Something unexplainable happens when we perceive a thing of beauty, and attempt to capture its image or our thoughts of it on paper. Expression of its beauty is mostly about me … what I felt, what I saw, what I was thinking when I saw it. It’s an entirely different thing of beauty when you see it, and capture your own thoughts.
This is also true in one’s journey with God.
No one can have that relationship with Him for you. Each of us stands alone before Him. With regard to my journey, I can show you what I see, what I hear, what I say, but in the end it’s still my experience.
I have had the pleasure and challenge of walking with the Lord through many decades. I recall learning to be in relationship with Him as a very young girl, and then coming to understand the thoughts and intentions of His heart. Then of course there was the tricky bit of letting Him see my heart, my thoughts … and being real with Him. There was nothing sophisticated about it and no flashy terminology to describe the priceless exchanges between us.
Even as the years have flown by, I find that nothing has really changed from the time I was a little girl. The most important things remain. He speaks. I listen. I speak. He listens. He acts on my behalf, and I’ve been learning to obey Him. There is no one closer to me than He, and that won’t change. When I look into His face I can feel, and even see what is on His heart.

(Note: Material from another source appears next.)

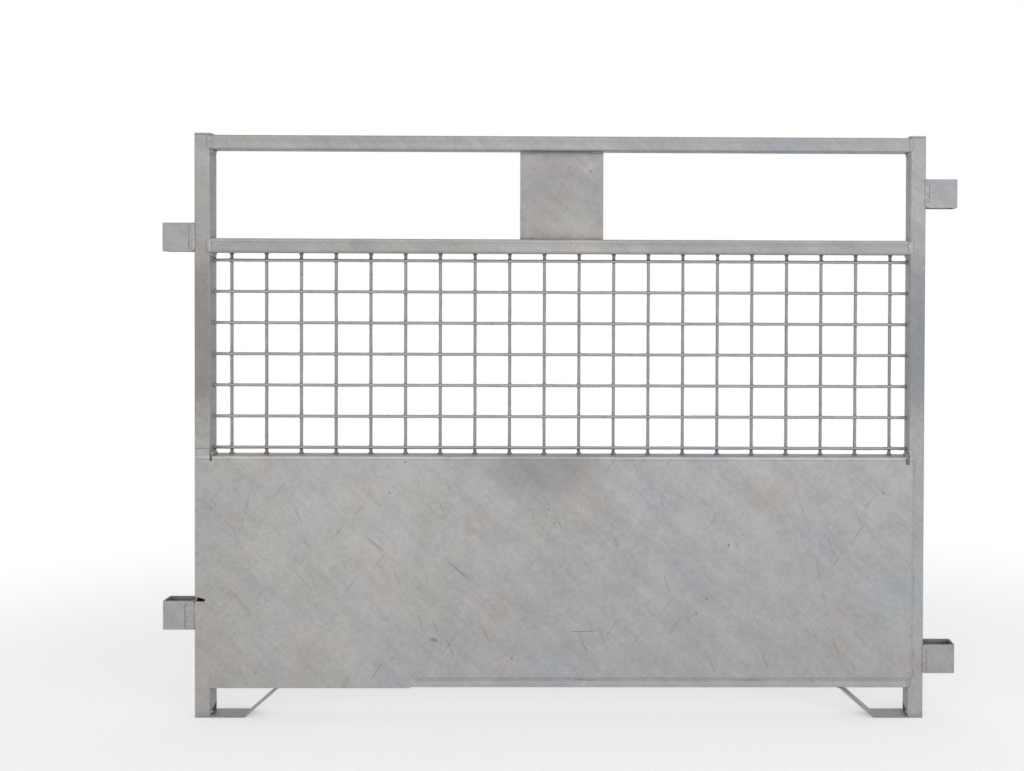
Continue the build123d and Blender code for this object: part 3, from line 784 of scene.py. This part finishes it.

It’s my desire to share with you, as I write, my glimpses into the realm of the Holy Spirit, the realm of God. I find He makes His home among ordinary things, a stable, a manger, a cross. And so we have to look twice sometimes to see things the way He sees them. It takes courage to see the unseen, and to walk with God. My challenge to you then, Friend, is that you would look around you and begin to see things as they really are.